The largest errors in the DTMs were found on the Z axis. The number of GCPs in the terrain had a considerable impact on the accuracy of the DTMs, especially on the Z axis; that is, if the number of GCPs is low, accuracy is guaranteed on X and Y, but not on Z. The RMSEs on X and Y of the DTMs georeferenced with more than five GCPs were less than 5 cm, which shows little influence of the number of GCPs on the accuracy on these axes, while on Z they were greater than 10 cm when less than nine points were used.
The DTM georeferenced with 11 GCPs represented the site’s topography with better accuracy, since the highest RMSE, which was presented on the Z axis, was 5.9 cm, which is three times less than the spatial resolution of the orthomosaic (2 cm·pixel-1). Therefore, at least five terrestrial GCPs well-distributed throughout the study area are essential for every 15 ha of surveyed surface; in addition, it is necessary to add one point for each additional 3 ha to obtain a minimum accuracy (RMSE) of 6 cm on the Z axis and 7 cm on the plane (X, Y, Z).
Additionally, the frontal and lateral overlap of the images play an important role, since they determine the number of images in which the same point is observed. A minimum average frontal and lateral overlap of 75 % ensures an adequate number of points in the DTM. In addition, the flight mission must be programmed for a larger area of the area of interest, since near the limits of the flight area where few images overlap, the accuracy is less than in the central areas.

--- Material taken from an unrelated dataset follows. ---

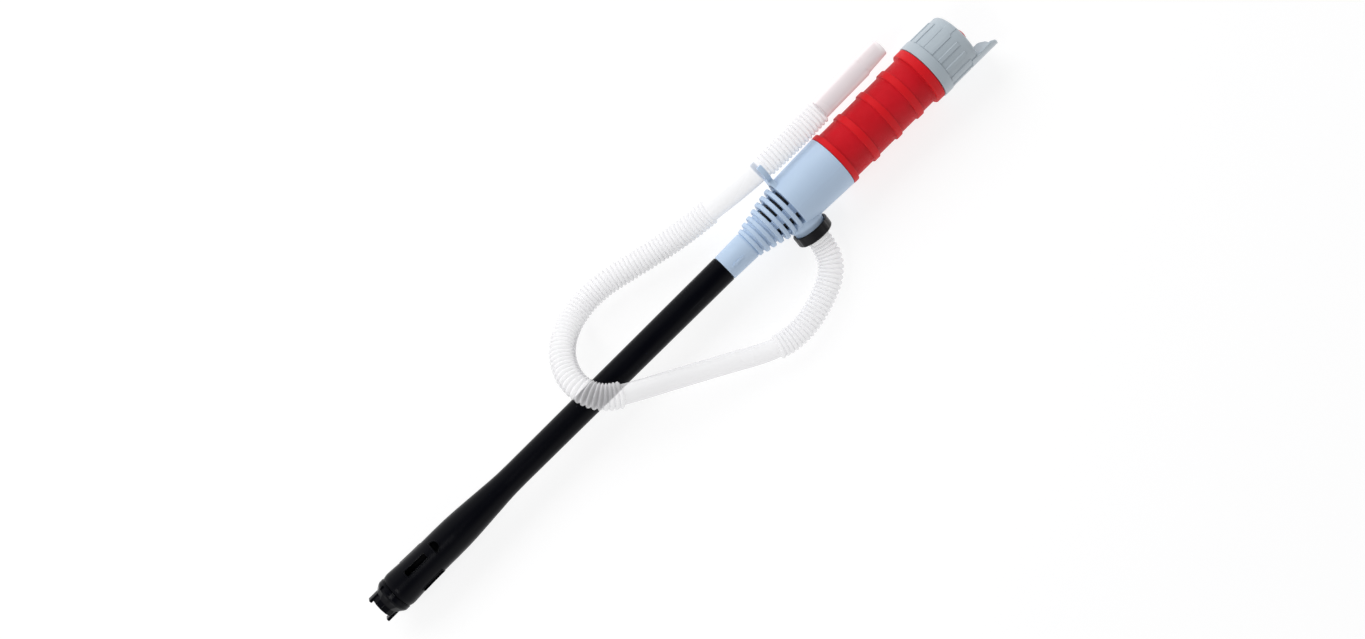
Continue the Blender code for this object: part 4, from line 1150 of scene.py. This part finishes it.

Finally, we were able to determine that the digital models derived from UAV photogrammetry are of high spatial resolution and can provide accuracies of less than 10 cm on the three axes. Therefore, this technology can be adopted in the field of topography, since these models are also obtained in shorter times and with fewer resources than conventional technologies such as total stations and differential GPS. However, both technologies should be considered complementary, because it is essential to obtain terrestrial GCPs for the georeferencing of digital models.